The "signed char" type, however, need only hold values in -127 to
127. Chances are that your system, whatever it is, holds values
in -128 to 127. On the Univac, which has 9-bit "char"s, it holds
values in -255 to 255 inclusive (not -256, just -255). Conversion
from plain (signed) int to signed char can produce implementation-defined
results, if the value of the "int" does not fit in the "signed
char" (as is generally the case here). (I seem to recall that the
wording for casts is slightly different from that for ordinary
assignments, but cannot find the text in the Standard at the moment.)
Thus, there is no guarantee that y will hold "ff" (as a bit pattern)
-- and on the Univac, it probably holds 0x1ff as a bit pattern,
which represents the value -0 (negative zero).

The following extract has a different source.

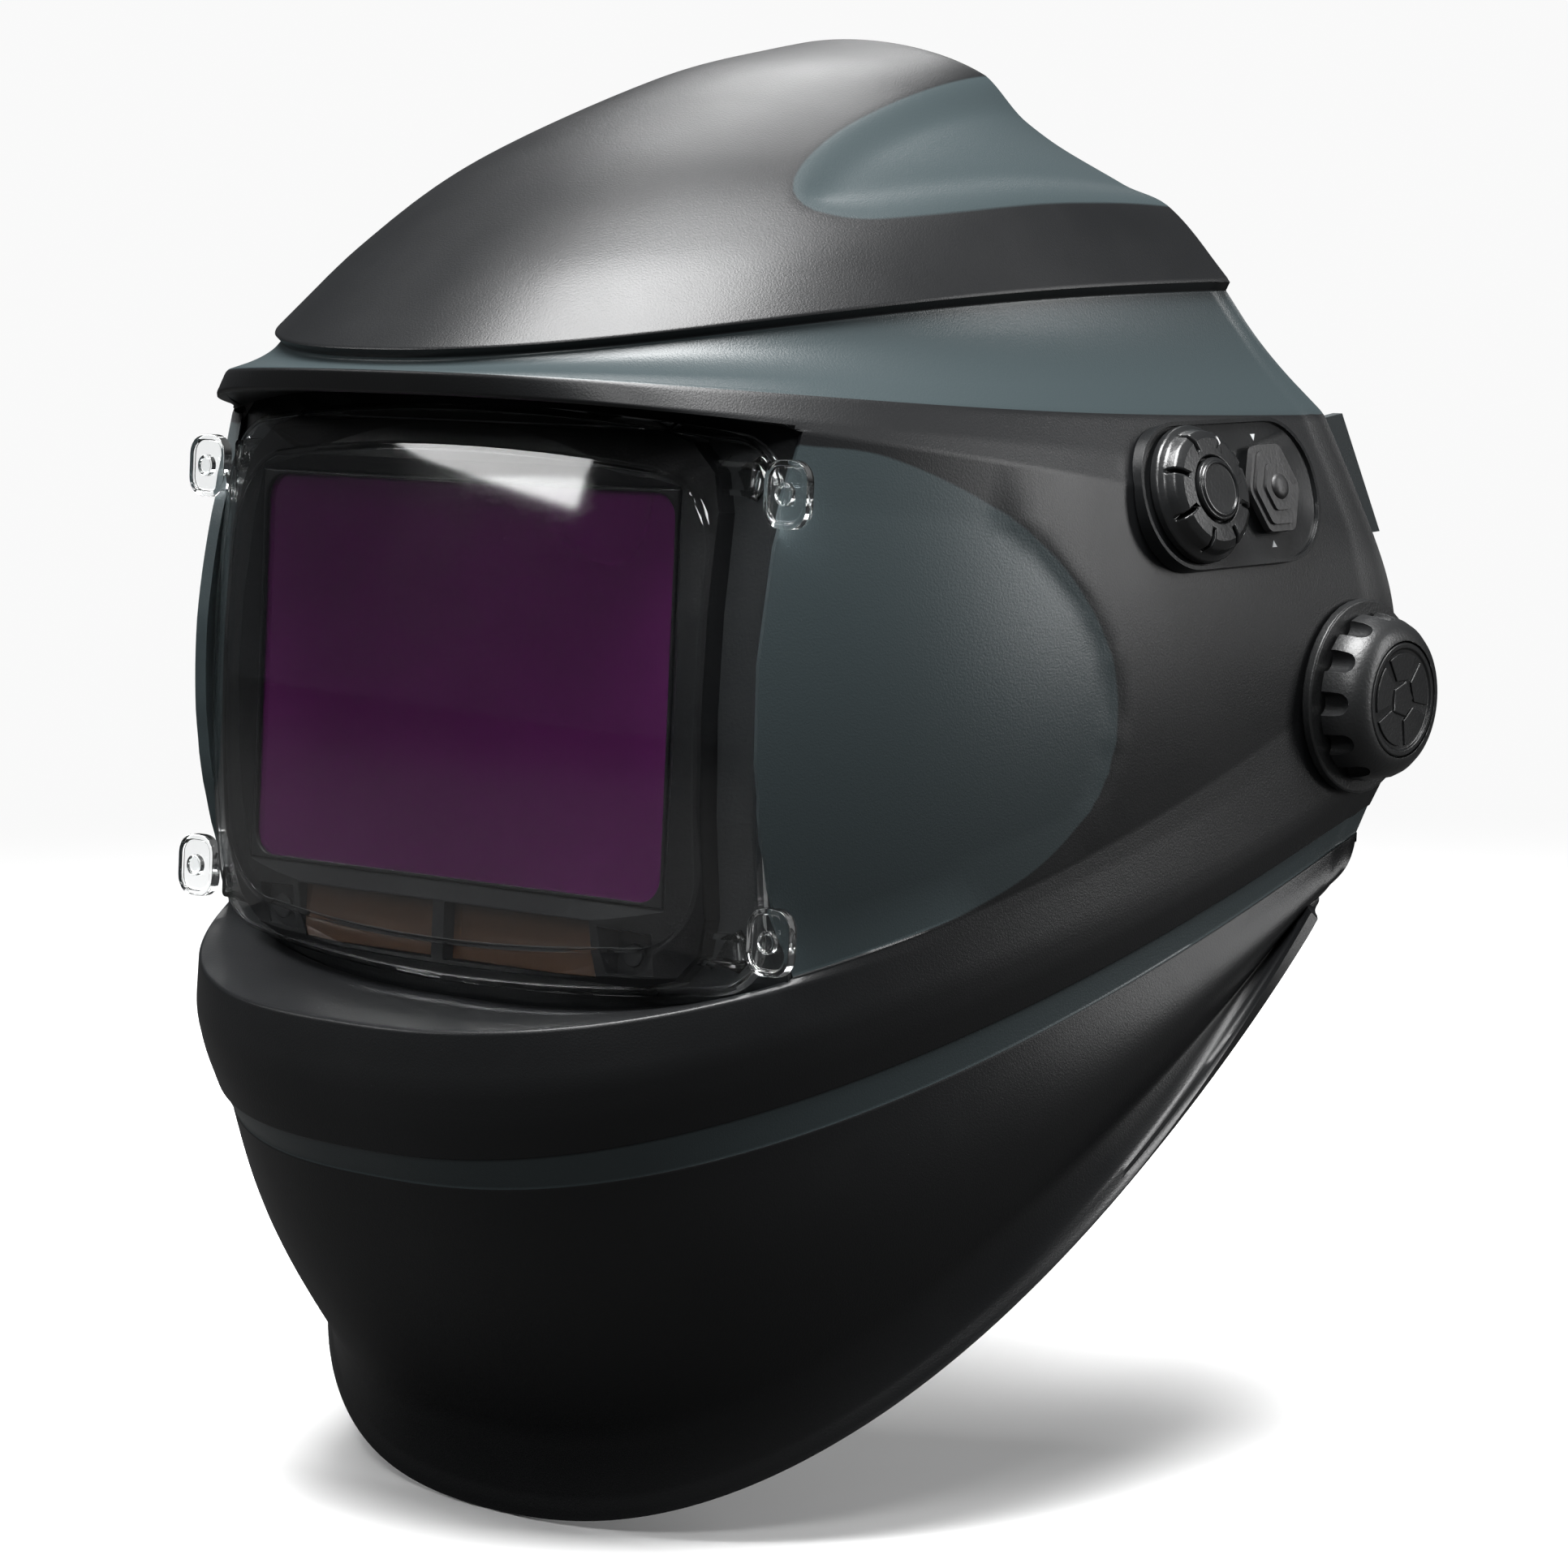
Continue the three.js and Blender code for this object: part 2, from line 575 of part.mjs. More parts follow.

Whether you consider
a 9-bit byte a "byte" is also not clear to me (but I note that the
C Standard does: it says that a "byte" is a char, however many bits
that may be).
Finally, consider the phrasing of this question:
Now is it guaranteed that y will hold ff which is the last byte of x ?
The whole concept of "last byte" is rather fuzzy: which byte(s)
are "first" and which are "last"? On an 8-bit little-endian machine,
like the Intel based systems most people are most familiar with,
the least significant byte comes *first* in numerical order, not
last. I believe it is better to think not in terms of "machine
byte order" -- which is something you can only control by picking
which machines you use -- but rather to think in terms of values
and representations. As a C programmer, you have a great deal of
control of values, and if you use "unsigned" types, you have complete
control of representations. For instance, you can read a 10-bit
two's complement value from a stdio stream, with the first input
char giving the uppermost 2 bits, using "unsigned int" this way:
/*
* Read one 2-bit value and one 8-bit value from the given stream,
* and compose a signed 10-bit value (in the range [-512..+511])
* from those bits.
*/
int get_signed_10_bit_value(FILE *fp) {
int c0, c1;
unsigned int val;
c0 = getc(fp);
if (c0 == EOF) ... handle error ...
c1 = getc(fp);
if (c1 == EOF) ... handle error ...
val = ((c0 & 0x03) << 8) | (c1 & 0xff);
return (val ^ 0x200) - 0x200;
}
(Note that when you go to read more than 15 bits, you need to be
careful with intermediate values, since plain int may have as few
as 15 non-sign "value bits", and unsigned int may have as few as
16. You will need to convert values to "unsigned long", using
temporary variables, casts, or both.)
This xor-and-subtract trick works on all implementations, including
ones' complement machine like the Univac. Its only real limitation
is that the final (signed) value has to fit in the types available:
a 16-bit two's complement machine has a -32768 but a 16-bit ones'
complement machine bottoms out at -32767. (As it happens, though,
anything other than two's complement is rare today, so you probably
need not worry about this very much.)